_INSTRUCTION:_
Please give the listing again in its entirety, exactly as written.

_DATA SECTION:_
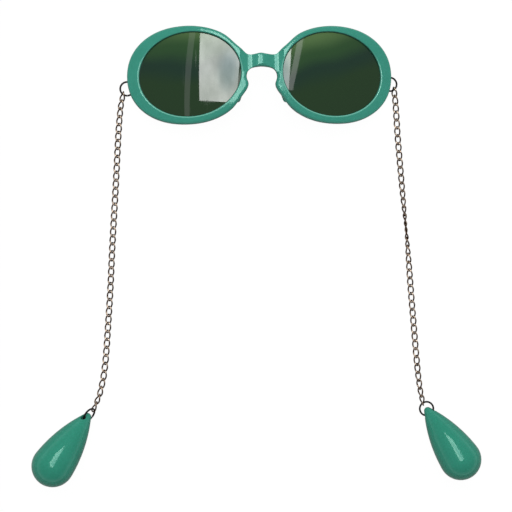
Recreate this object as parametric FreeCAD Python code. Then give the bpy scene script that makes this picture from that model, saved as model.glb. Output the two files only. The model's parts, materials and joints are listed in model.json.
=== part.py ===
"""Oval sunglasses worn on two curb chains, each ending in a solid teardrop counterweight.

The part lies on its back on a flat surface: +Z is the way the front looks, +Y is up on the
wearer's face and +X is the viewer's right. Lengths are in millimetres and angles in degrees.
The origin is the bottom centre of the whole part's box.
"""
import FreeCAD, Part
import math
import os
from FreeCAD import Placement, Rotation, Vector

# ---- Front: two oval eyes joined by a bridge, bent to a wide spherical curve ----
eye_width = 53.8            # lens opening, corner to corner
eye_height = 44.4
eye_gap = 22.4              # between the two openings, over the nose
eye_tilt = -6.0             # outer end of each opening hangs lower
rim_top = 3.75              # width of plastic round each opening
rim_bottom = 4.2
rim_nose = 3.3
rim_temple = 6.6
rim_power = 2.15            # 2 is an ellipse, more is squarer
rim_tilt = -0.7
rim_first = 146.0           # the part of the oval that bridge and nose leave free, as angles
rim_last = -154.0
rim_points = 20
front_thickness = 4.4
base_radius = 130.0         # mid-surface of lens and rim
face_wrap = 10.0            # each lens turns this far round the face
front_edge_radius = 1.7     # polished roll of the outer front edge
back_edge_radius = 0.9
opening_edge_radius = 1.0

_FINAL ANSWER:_
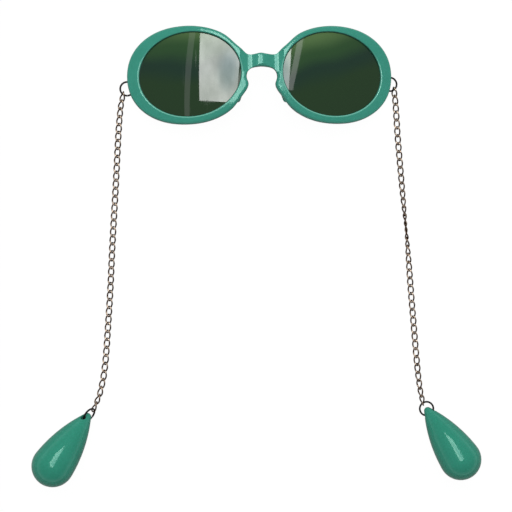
Recreate this object as parametric FreeCAD Python code. Then give the bpy scene script that makes this picture from that model, saved as model.glb. Output the two files only. The model's parts, materials and joints are listed in model.json.
=== part.py ===
"""Oval sunglasses worn on two curb chains, each ending in a solid teardrop counterweight.

The part lies on its back on a flat surface: +Z is the way the front looks, +Y is up on the
wearer's face and +X is the viewer's right. Lengths are in millimetres and angles in degrees.
The origin is the bottom centre of the whole part's box.
"""
import FreeCAD, Part
import math
import os
from FreeCAD import Placement, Rotation, Vector

# ---- Front: two oval eyes joined by a bridge, bent to a wide spherical curve ----
eye_width = 53.8            # lens opening, corner to corner
eye_height = 44.4
eye_gap = 22.4              # between the two openings, over the nose
eye_tilt = -6.0             # outer end of each opening hangs lower
rim_top = 3.75              # width of plastic round each opening
rim_bottom = 4.2
rim_nose = 3.3
rim_temple = 6.6
rim_power = 2.15            # 2 is an ellipse, more is squarer
rim_tilt = -0.7
rim_first = 146.0           # the part of the oval that bridge and nose leave free, as angles
rim_last = -154.0
rim_points = 20
front_thickness = 4.4
base_radius = 130.0         # mid-surface of lens and rim
face_wrap = 10.0            # each lens turns this far round the face
front_edge_radius = 1.7     # polished roll of the outer front edge
back_edge_radius = 0.9
opening_edge_radius = 1.0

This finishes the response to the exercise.